**TASK DESCRIPTION:** Reproduce the entire listing word for word.
>> begin DATA EXCERPT
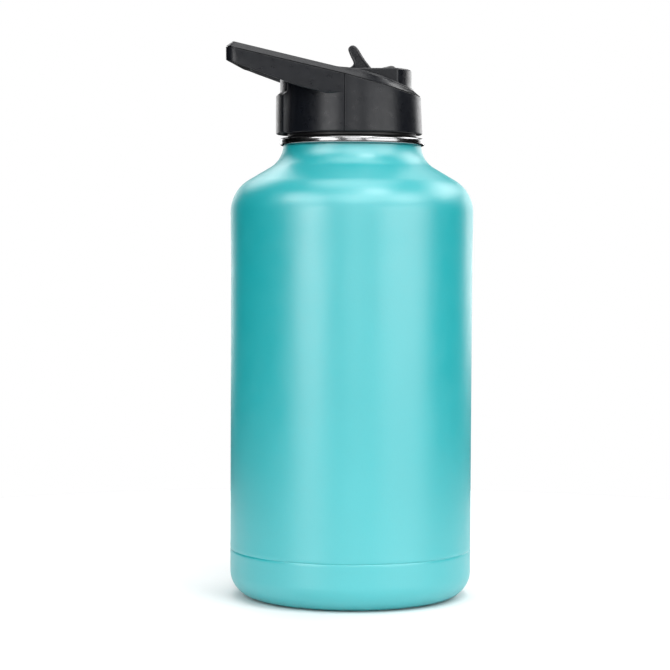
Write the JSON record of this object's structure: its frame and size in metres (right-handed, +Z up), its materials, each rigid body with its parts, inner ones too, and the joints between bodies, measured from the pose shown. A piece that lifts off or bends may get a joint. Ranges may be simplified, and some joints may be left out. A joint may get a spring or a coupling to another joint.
{
  "type": "insulated water bottle",
  "caption": "Double-walled insulated water bottle with a wide mouth, a screw lid with a loop handle, and a flip straw spout.",
  "frame": {"origin": "centre of the base on the surface the bottle stands on", "axes": "+Z up along the bottle, -X towards the loop handle, +X towards the folded spout, -Y the near side"},
  "size_m": [0.1225, 0.1224, 0.2778],
  "materials": {
    "powder_coat": "fine-grained powder coat, satin",
    "stainless": "polished lip, satin inside",
    "stainless_dull": "plain",
    "black_plastic": "fine moulded texture",
    "spout_plastic": "satin",
    "mouthpiece_silicone": "satin silicone",
    "silicone_black": "matt silicone",
    "straw_plastic": "translucent",
    "foam": "closed-cell foam"
  },
  "bodies": {
    "bottle": {"outer_shell": "powder_coat", "base_cup": "powder_coat", "inner_flask": "stainless", "getter": "stainless_dull", "vacuum_seal": "stainless_dull"},
    "gasket": {"mouth_gasket": "silicone_black"},
    "lid": {"lid_shell": "black_plastic", "handle_cover": "black_plastic", "lid_core": "black_plastic", "plug_foam": "foam", "plug_cup": "black_plastic", "pivot_pins": "stainless_dull", "spout_seal": "silicone_black", "straw_grommet": "silicone_black", "straw": "straw_plastic", "vent_valve": "silicone_black"},
    "flip_spout": {"spout": "spout_plastic", "mouthpiece": "mouthpiece_silicone"}
  },
  "joints": [
    {"name": "lid_rise", "type": "slide", "parent": "bottle", "child": "gasket", "axis": [0, 0, 1], "range_m": [0, 0.00601]},
    {"name": "lid_twist", "type": "hinge", "parent": "gasket", "child": "lid", "pos_m": [0, 0, 0.2356], "axis": [0, 0, 1], "range_deg": [0, 540]},
    {"name": "spout_flip", "type": "hinge", "parent": "lid", "child": "flip_spout", "pos_m": [-0.003, 0, 0.2563], "axis": [0, -1, 0], "range_deg": [0, 75]}
  ],
  "couplings": [
    {"joint": "lid_rise", "follows": "lid_twist", "m_per_rad": 0.00063662}
  ]
}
>> end DATA EXCERPT
**EXERCISE RESULT:**
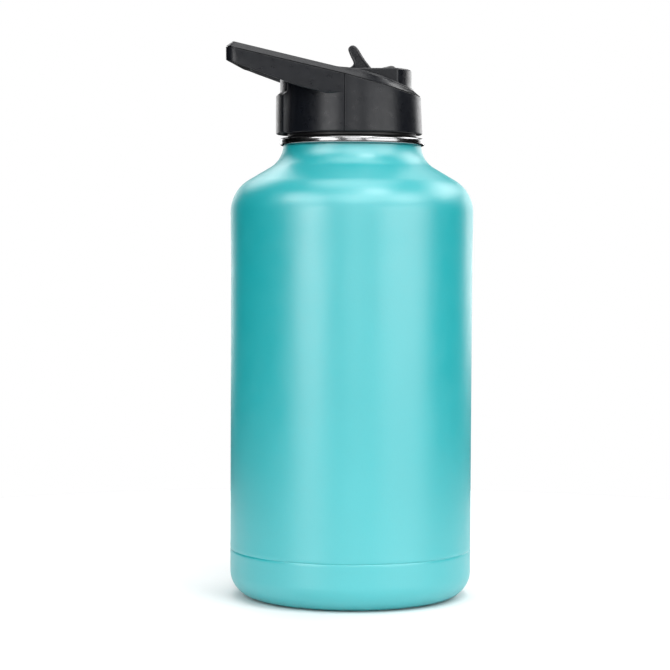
Write the JSON record of this object's structure: its frame and size in metres (right-handed, +Z up), its materials, each rigid body with its parts, inner ones too, and the joints between bodies, measured from the pose shown. A piece that lifts off or bends may get a joint. Ranges may be simplified, and some joints may be left out. A joint may get a spring or a coupling to another joint.
{
  "type": "insulated water bottle",
  "caption": "Double-walled insulated water bottle with a wide mouth, a screw lid with a loop handle, and a flip straw spout.",
  "frame": {"origin": "centre of the base on the surface the bottle stands on", "axes": "+Z up along the bottle, -X towards the loop handle, +X towards the folded spout, -Y the near side"},
  "size_m": [0.1225, 0.1224, 0.2778],
  "materials": {
    "powder_coat": "fine-grained powder coat, satin",
    "stainless": "polished lip, satin inside",
    "stainless_dull": "plain",
    "black_plastic": "fine moulded texture",
    "spout_plastic": "satin",
    "mouthpiece_silicone": "satin silicone",
    "silicone_black": "matt silicone",
    "straw_plastic": "translucent",
    "foam": "closed-cell foam"
  },
  "bodies": {
    "bottle": {"outer_shell": "powder_coat", "base_cup": "powder_coat", "inner_flask": "stainless", "getter": "stainless_dull", "vacuum_seal": "stainless_dull"},
    "gasket": {"mouth_gasket": "silicone_black"},
    "lid": {"lid_shell": "black_plastic", "handle_cover": "black_plastic", "lid_core": "black_plastic", "plug_foam": "foam", "plug_cup": "black_plastic", "pivot_pins": "stainless_dull", "spout_seal": "silicone_black", "straw_grommet": "silicone_black", "straw": "straw_plastic", "vent_valve": "silicone_black"},
    "flip_spout": {"spout": "spout_plastic", "mouthpiece": "mouthpiece_silicone"}
  },
  "joints": [
    {"name": "lid_rise", "type": "slide", "parent": "bottle", "child": "gasket", "axis": [0, 0, 1], "range_m": [0, 0.00601]},
    {"name": "lid_twist", "type": "hinge", "parent": "gasket", "child": "lid", "pos_m": [0, 0, 0.2356], "axis": [0, 0, 1], "range_deg": [0, 540]},
    {"name": "spout_flip", "type": "hinge", "parent": "lid", "child": "flip_spout", "pos_m": [-0.003, 0, 0.2563], "axis": [0, -1, 0], "range_deg": [0, 75]}
  ],
  "couplings": [
    {"joint": "lid_rise", "follows": "lid_twist", "m_per_rad": 0.00063662}
  ]
}